### JOB
Can you reproduce the data beneath, keeping every line exact?

--- START RECORDS SHOWN ---

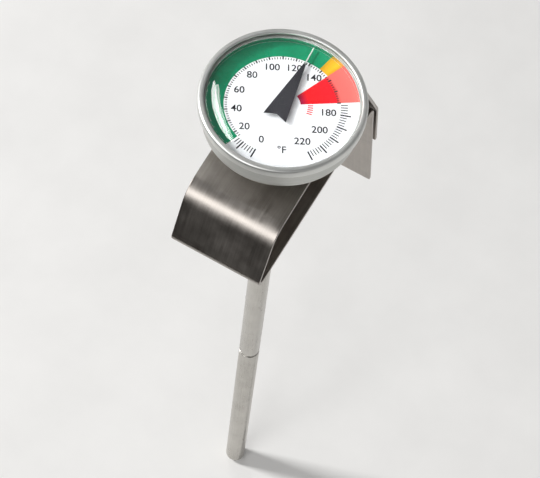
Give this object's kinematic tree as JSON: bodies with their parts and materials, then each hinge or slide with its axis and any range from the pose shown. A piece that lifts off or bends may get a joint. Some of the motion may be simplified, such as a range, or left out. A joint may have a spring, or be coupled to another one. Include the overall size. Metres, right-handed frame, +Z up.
{
  "type": "dial thermometer",
  "caption": "Pocket dial thermometer with a straight steel probe stem, a small round coloured dial, a calibration nut and a folded spring clip for a vessel's rim.",
  "frame": {"origin": "on the stem's axis at the lower edge of the immersion mark", "axes": "+Z up the stem to the dial, +Y from the stem to the vessel wall that the clip holds, +X across the clip's strip"},
  "size_m": [0.027, 0.0445, 0.1378],
  "materials": {
    "clip_steel": "cold rolled spring steel strip, satin and lightly scuffed",
    "stem_steel": "drawn stainless tube, satin",
    "case_steel": "drawn stainless sheet, satin, brighter on the rolled bezel",
    "nut_steel": "turned and milled stainless",
    "inner_steel": "plain machined steel",
    "ring_polished": "polished ring that mirrors the dial",
    "support_aluminium": "plain turned aluminium",
    "brass": "machined brass",
    "bimetal": "rolled bimetal strip",
    "seal_rubber": "soft black rubber",
    "seal_silicone": "milky grey silicone",
    "dial_white": "white enamel printed in green, yellow, red and black",
    "pointer_black": "matt black paint",
    "lens_clear": "clear, slightly domed"
  },
  "bodies": {
    "clip": {"clip_strip": "clip_steel"},
    "stem": {"stem_tube": "stem_steel", "stem_tip": "stem_steel", "coil_anchor": "brass", "bimetal_coil": "bimetal", "lower_bearing": "brass", "upper_bearing": "brass", "stem_collar": "inner_steel", "hex_nut": "nut_steel", "neck_seal": "seal_rubber", "spring_washer": "inner_steel"},
    "head": {"case_back": "case_steel", "dial_support": "support_aluminium", "dial_plate": "dial_white", "dial_ring": "ring_polished", "lens_seal": "seal_silicone", "lens": "lens_clear", "bezel_ring": "case_steel"},
    "pointer": {"coil_coupling": "brass", "pointer_shaft": "inner_steel", "pointer_hub": "pointer_black", "pointer_blade": "pointer_black"}
  },
  "joints": [
    {"name": "clip_slide", "type": "slide", "parent": "clip", "child": "stem", "axis": [0, 0, 1], "range_m": [0, 0.1]},
    {"name": "dial_turn", "type": "hinge", "parent": "stem", "child": "head", "pos_m": [0, 0, 0.081], "axis": [0, 0, 1], "continuous": true},
    {"name": "pointer_turn", "type": "hinge", "parent": "stem", "child": "pointer", "pos_m": [0, 0, 0.085], "axis": [0, 0, 1], "range_deg": [-130.2, 177.8], "stiffness_Nm_per_rad": 0.00002}
  ]
}
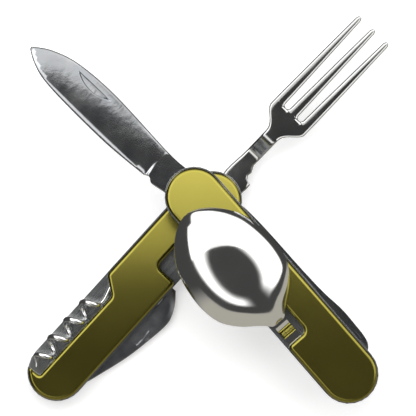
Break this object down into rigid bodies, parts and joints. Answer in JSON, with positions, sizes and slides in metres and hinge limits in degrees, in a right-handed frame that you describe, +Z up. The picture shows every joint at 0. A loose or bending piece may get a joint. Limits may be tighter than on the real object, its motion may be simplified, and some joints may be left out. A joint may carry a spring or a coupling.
{
  "type": "folding picnic cutlery",
  "caption": "Folding camping cutlery of two crossed halves: knife, spoon and second blade on one; fork, can opener and corkscrew on the other.",
  "frame": {"origin": "on the surface that the object lies on, under the middle of its bounding box", "axes": "+Z up out of the surface it lies on; seen from above, the knife points to -X +Y and the fork to +X +Y"},
  "size_m": [0.1334, 0.1422, 0.0335],
  "materials": {
    "anodised_olive": "satin olive anodised pressed aluminium",
    "blade_steel": "ground and polished stainless steel",
    "polished_steel": "mirror-polished stainless steel",
    "liner_steel": "rolled stainless sheet",
    "spring_steel": "hardened spring steel, satin",
    "pin_steel": "turned steel, peened ends"
  },
  "bodies": {
    "fork_half": {"fork_half_cover": "anodised_olive", "fork_half_outer_liner": "liner_steel", "fork_half_middle_liner": "liner_steel", "fork_half_inner_plate": "liner_steel", "fork_spring": "spring_steel", "opener_spring": "spring_steel", "fork_pivot_pin": "pin_steel", "opener_pivot_pin": "pin_steel", "corkscrew_pivot_pin": "pin_steel", "fork_half_rivet": "pin_steel"},
    "knife_half": {"knife_half_cover": "anodised_olive", "knife_half_outer_liner": "liner_steel", "knife_half_middle_liner": "liner_steel", "knife_half_lower_liner": "liner_steel", "knife_half_inner_plate": "liner_steel", "knife_spring": "spring_steel", "second_blade_spring": "spring_steel", "spoon_spring": "spring_steel", "knife_pivot_pin": "pin_steel", "spoon_pivot_pin": "pin_steel", "knife_half_rivet": "pin_steel", "interlock_stud_front": "pin_steel", "interlock_stud_rear": "pin_steel"},
    "fork": {"fork": "polished_steel"},
    "can_opener": {"can_opener": "blade_steel"},
    "corkscrew": {"corkscrew": "blade_steel"},
    "knife": {"knife_blade": "blade_steel"},
    "second_blade": {"second_blade": "blade_steel"},
    "spoon": {"spoon": "polished_steel"}
  },
  "joints": [
    {"name": "knife_half_lift", "type": "slide", "parent": "fork_half", "child": "knife_half", "axis": [0, 0, 1], "range_m": [0, 0.03]},
    {"name": "fork_hinge", "type": "hinge", "parent": "fork_half", "child": "fork", "pos_m": [0.00409, 0.0012, 0.0051], "axis": [0, 0, 1], "range_deg": [-178.2, 1.8]},
    {"name": "opener_hinge", "type": "hinge", "parent": "fork_half", "child": "can_opener", "pos_m": [-0.0558, -0.06017, 0.0022], "axis": [0, 0, 1], "range_deg": [-180, 0]},
    {"name": "corkscrew_hinge", "type": "hinge", "parent": "fork_half", "child": "corkscrew", "pos_m": [-0.03419, -0.02616, 0.0051], "axis": [0, 0, 1], "range_deg": [-90, 0]},
    {"name": "knife_hinge", "type": "hinge", "parent": "knife_half", "child": "knife", "pos_m": [-0.00483, 0.00384, 0.0176], "axis": [0, 0, 1], "range_deg": [-5, 175]},
    {"name": "second_blade_hinge", "type": "hinge", "parent": "knife_half", "child": "second_blade", "pos_m": [-0.00483, 0.00384, 0.0147], "axis": [0, 0, 1], "range_deg": [0, 180]},
    {"name": "spoon_hinge", "type": "hinge", "parent": "knife_half", "child": "spoon", "pos_m": [0.0493, -0.06239, 0.0205], "axis": [0, 0, 1], "range_deg": [0, 180]}
  ]
}
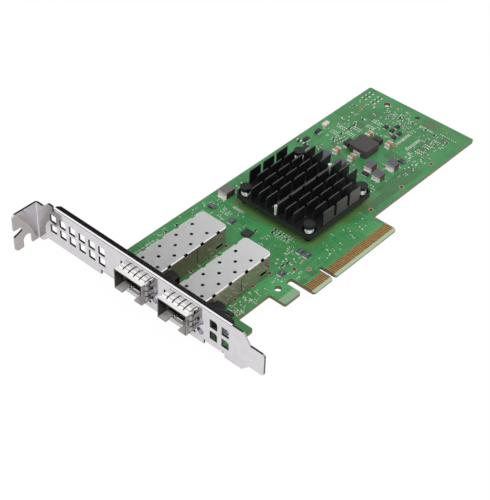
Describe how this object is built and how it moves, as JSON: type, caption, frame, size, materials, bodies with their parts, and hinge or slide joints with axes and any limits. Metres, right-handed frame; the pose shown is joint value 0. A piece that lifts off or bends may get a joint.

--- END RECORDS SHOWN ---

### PROBLEM SOLUTION
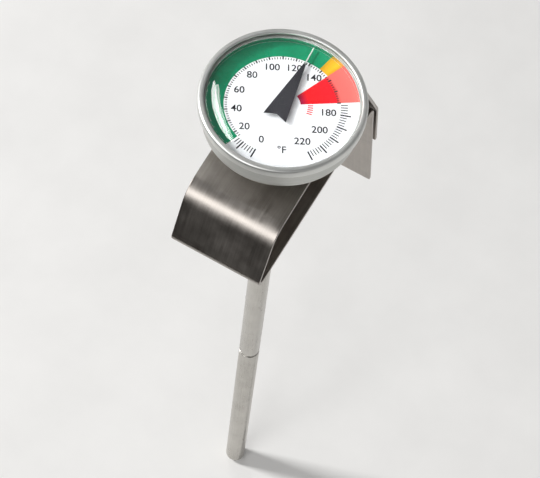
Give this object's kinematic tree as JSON: bodies with their parts and materials, then each hinge or slide with its axis and any range from the pose shown. A piece that lifts off or bends may get a joint. Some of the motion may be simplified, such as a range, or left out. A joint may have a spring, or be coupled to another one. Include the overall size. Metres, right-handed frame, +Z up.
{
  "type": "dial thermometer",
  "caption": "Pocket dial thermometer with a straight steel probe stem, a small round coloured dial, a calibration nut and a folded spring clip for a vessel's rim.",
  "frame": {"origin": "on the stem's axis at the lower edge of the immersion mark", "axes": "+Z up the stem to the dial, +Y from the stem to the vessel wall that the clip holds, +X across the clip's strip"},
  "size_m": [0.027, 0.0445, 0.1378],
  "materials": {
    "clip_steel": "cold rolled spring steel strip, satin and lightly scuffed",
    "stem_steel": "drawn stainless tube, satin",
    "case_steel": "drawn stainless sheet, satin, brighter on the rolled bezel",
    "nut_steel": "turned and milled stainless",
    "inner_steel": "plain machined steel",
    "ring_polished": "polished ring that mirrors the dial",
    "support_aluminium": "plain turned aluminium",
    "brass": "machined brass",
    "bimetal": "rolled bimetal strip",
    "seal_rubber": "soft black rubber",
    "seal_silicone": "milky grey silicone",
    "dial_white": "white enamel printed in green, yellow, red and black",
    "pointer_black": "matt black paint",
    "lens_clear": "clear, slightly domed"
  },
  "bodies": {
    "clip": {"clip_strip": "clip_steel"},
    "stem": {"stem_tube": "stem_steel", "stem_tip": "stem_steel", "coil_anchor": "brass", "bimetal_coil": "bimetal", "lower_bearing": "brass", "upper_bearing": "brass", "stem_collar": "inner_steel", "hex_nut": "nut_steel", "neck_seal": "seal_rubber", "spring_washer": "inner_steel"},
    "head": {"case_back": "case_steel", "dial_support": "support_aluminium", "dial_plate": "dial_white", "dial_ring": "ring_polished", "lens_seal": "seal_silicone", "lens": "lens_clear", "bezel_ring": "case_steel"},
    "pointer": {"coil_coupling": "brass", "pointer_shaft": "inner_steel", "pointer_hub": "pointer_black", "pointer_blade": "pointer_black"}
  },
  "joints": [
    {"name": "clip_slide", "type": "slide", "parent": "clip", "child": "stem", "axis": [0, 0, 1], "range_m": [0, 0.1]},
    {"name": "dial_turn", "type": "hinge", "parent": "stem", "child": "head", "pos_m": [0, 0, 0.081], "axis": [0, 0, 1], "continuous": true},
    {"name": "pointer_turn", "type": "hinge", "parent": "stem", "child": "pointer", "pos_m": [0, 0, 0.085], "axis": [0, 0, 1], "range_deg": [-130.2, 177.8], "stiffness_Nm_per_rad": 0.00002}
  ]
}
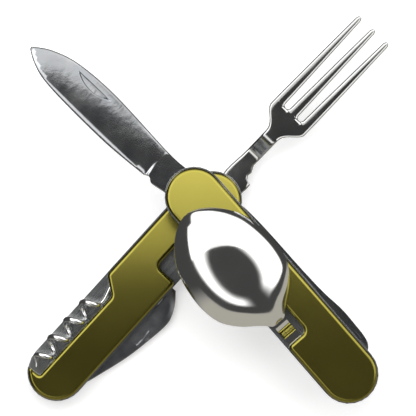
Break this object down into rigid bodies, parts and joints. Answer in JSON, with positions, sizes and slides in metres and hinge limits in degrees, in a right-handed frame that you describe, +Z up. The picture shows every joint at 0. A loose or bending piece may get a joint. Limits may be tighter than on the real object, its motion may be simplified, and some joints may be left out. A joint may carry a spring or a coupling.
{
  "type": "folding picnic cutlery",
  "caption": "Folding camping cutlery of two crossed halves: knife, spoon and second blade on one; fork, can opener and corkscrew on the other.",
  "frame": {"origin": "on the surface that the object lies on, under the middle of its bounding box", "axes": "+Z up out of the surface it lies on; seen from above, the knife points to -X +Y and the fork to +X +Y"},
  "size_m": [0.1334, 0.1422, 0.0335],
  "materials": {
    "anodised_olive": "satin olive anodised pressed aluminium",
    "blade_steel": "ground and polished stainless steel",
    "polished_steel": "mirror-polished stainless steel",
    "liner_steel": "rolled stainless sheet",
    "spring_steel": "hardened spring steel, satin",
    "pin_steel": "turned steel, peened ends"
  },
  "bodies": {
    "fork_half": {"fork_half_cover": "anodised_olive", "fork_half_outer_liner": "liner_steel", "fork_half_middle_liner": "liner_steel", "fork_half_inner_plate": "liner_steel", "fork_spring": "spring_steel", "opener_spring": "spring_steel", "fork_pivot_pin": "pin_steel", "opener_pivot_pin": "pin_steel", "corkscrew_pivot_pin": "pin_steel", "fork_half_rivet": "pin_steel"},
    "knife_half": {"knife_half_cover": "anodised_olive", "knife_half_outer_liner": "liner_steel", "knife_half_middle_liner": "liner_steel", "knife_half_lower_liner": "liner_steel", "knife_half_inner_plate": "liner_steel", "knife_spring": "spring_steel", "second_blade_spring": "spring_steel", "spoon_spring": "spring_steel", "knife_pivot_pin": "pin_steel", "spoon_pivot_pin": "pin_steel", "knife_half_rivet": "pin_steel", "interlock_stud_front": "pin_steel", "interlock_stud_rear": "pin_steel"},
    "fork": {"fork": "polished_steel"},
    "can_opener": {"can_opener": "blade_steel"},
    "corkscrew": {"corkscrew": "blade_steel"},
    "knife": {"knife_blade": "blade_steel"},
    "second_blade": {"second_blade": "blade_steel"},
    "spoon": {"spoon": "polished_steel"}
  },
  "joints": [
    {"name": "knife_half_lift", "type": "slide", "parent": "fork_half", "child": "knife_half", "axis": [0, 0, 1], "range_m": [0, 0.03]},
    {"name": "fork_hinge", "type": "hinge", "parent": "fork_half", "child": "fork", "pos_m": [0.00409, 0.0012, 0.0051], "axis": [0, 0, 1], "range_deg": [-178.2, 1.8]},
    {"name": "opener_hinge", "type": "hinge", "parent": "fork_half", "child": "can_opener", "pos_m": [-0.0558, -0.06017, 0.0022], "axis": [0, 0, 1], "range_deg": [-180, 0]},
    {"name": "corkscrew_hinge", "type": "hinge", "parent": "fork_half", "child": "corkscrew", "pos_m": [-0.03419, -0.02616, 0.0051], "axis": [0, 0, 1], "range_deg": [-90, 0]},
    {"name": "knife_hinge", "type": "hinge", "parent": "knife_half", "child": "knife", "pos_m": [-0.00483, 0.00384, 0.0176], "axis": [0, 0, 1], "range_deg": [-5, 175]},
    {"name": "second_blade_hinge", "type": "hinge", "parent": "knife_half", "child": "second_blade", "pos_m": [-0.00483, 0.00384, 0.0147], "axis": [0, 0, 1], "range_deg": [0, 180]},
    {"name": "spoon_hinge", "type": "hinge", "parent": "knife_half", "child": "spoon", "pos_m": [0.0493, -0.06239, 0.0205], "axis": [0, 0, 1], "range_deg": [0, 180]}
  ]
}
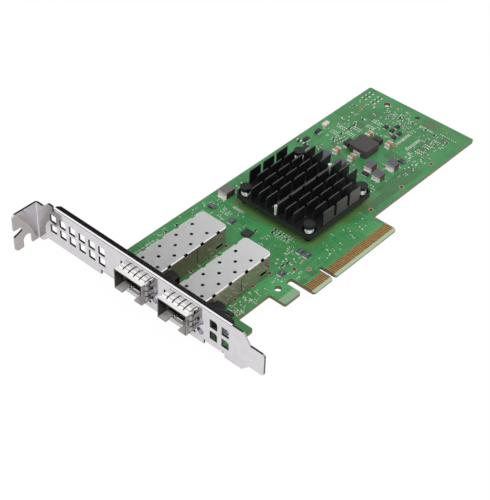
Describe how this object is built and how it moves, as JSON: type, caption, frame, size, materials, bodies with their parts, and hinge or slide joints with axes and any limits. Metres, right-handed frame; the pose shown is joint value 0. A piece that lifts off or bends may get a joint.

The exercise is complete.